A paralisação iniciada por familiares de policiais militares capixabas na sexta-feira passada (03/02), bloqueando as saídas dos batalhões em todo estado, gerou uma onda de violência, com mais de cem pessoas mortas, de acordo com o Sindicato dos Policiais Civis do Espírito Santo. O número de roubos e saques teria aumentado dez vezes, estima a associação. O Ministério da Justiça e Segurança Pública enviou 300 agentes da Força Nacional para auxiliar o estado no policiamento. O governo do Espírito Santo transferiu o controle da segurança pública para as Forças Armadas. Além dos 300 homens da Força Nacional, cerca de 1.500 soldados do Exército estão nas ruas capixabas.
Os manifestantes pedem reajuste salarial para a Polícia Militar, que, segundo a Constituição, é proibida de fazer greve. “O governo estadual negligenciou as duas polícias, mantendo salários baixos, más condições de trabalho e nunca abriu o diálogo para mudar essa situação. O governo vem fechando as portas para o diálogo há sete anos. O resultado está aí”, explica Alcadipani.
De acordo com a Associação de Cabos e Soldados da PM do Espírito Santo, o piso salarial da categoria, de cerca de R$ 2.600, é o mais baixo do Brasil e está defasado há quase uma década.
“Eu considero que as PMs precisam ser menores e com melhores condições. As demais polícias precisam ser fortalecidas, mas no caso específico do Espírito Santo, os policiais militares estão sofrendo muito. São necessários investimentos”, defende Alcadipani.
Policiamento compartilhado
A divisão do comando da segurança pública depende de um maior fortalecimento das polícias civis e das guardas municipais, de acordo com analistas. Com a redemocratização, a Polícia Civil ficou com um papel restrito à investigação, enquanto que a Polícia Militar manteve as características da ditadura e ficou com o poder quase que exclusivo sobre a ordem pública.
Para o sociólogo e especialista em segurança pública Cláudio Beato, o setor não pode ficar “nas mãos de um exército estadual”. Desde 2014, com a aprovação de uma lei que confere poder de polícia às guardas municipais, os grupamentos têm dividido o papel de patrulhamento ostensivo com a PM em várias cidades do país.
“É urgente que as guardas municipais tenham força de polícia. Acho que esse é o caminho, porque elas podem ser unificadas, ter carreira única e ser desmilitarizadas”, diz. “É também uma forma de afastar as corporações do militarismo.”
Segundo Beato, os municípios tendem a ter estruturas mais robustas de policiamento por meio das guardas municipais. “Acho que, cada vez mais, vai se pensar no município como uma instância que pode organizar suas próprias polícias, como ocorre nos Estados Unidos e alguns países da Europa”, argumenta.

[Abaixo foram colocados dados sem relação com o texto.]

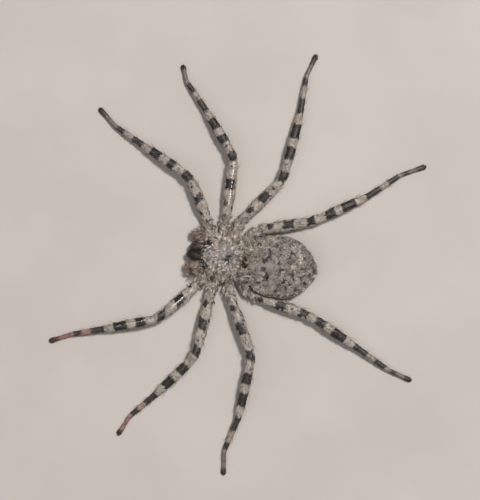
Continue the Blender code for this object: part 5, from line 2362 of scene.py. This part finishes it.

O especialista avalia que propostas como a unificação das polícias militar e civil e a desmilitarização – desvinculação da PM do Exército – demandam um processo de longo prazo, que enfrenta muita resistência. “Nosso modelo de polícia ainda é do século 19”, critica.
Greve ou motim?
As Forças Armadas e a Polícia Militar são proibidas de fazer greve. Apesar de a justiça estadual ter condenado o movimento e o governo do Espírito Santo ter se recusado a negociar, a paralisação dos policiais já completa uma semana. A taxa média de homicídios por dia passou de quatro para quase 20 nos primeiros dias sem policiais nas ruas.
A greve iniciada na sexta-feira passada começou com um pequeno movimento de mulheres de policiais bloqueando a saída de alguns batalhões. Desde então, as famílias impedem a saída dos veículos de patrulha em todas as unidades do estado. É uma forma de os policiais contornarem a restrição de fazer greve.
“Essa paralisação mostra o grau de corporativismo das instituições policiais, que estão interessadas em defender seus interesses associativos. Se apenas uma instância tem o monopólio da segurança, acontece o que vemos agora no Espírito Santo”, diz Beato. “E isso deve ir para outros estados.”
Negociações entre policiais militares e o governo estadual ocorrem desde quarta-feira. A categoria pediu anistia a todos os policiais, devido à proibição de greve, e 100% de aumento.
“Isso é na verdade um motim. Um dos motivos para o caráter militar da polícia é que ela não pode fazer greve. O governo terá que ceder e usar o Exército durante algum tempo”, avalia o sociólogo.
“A segurança pública no Brasil faliu. Esse é só mais um exemplo”, acrescenta Alcadipani.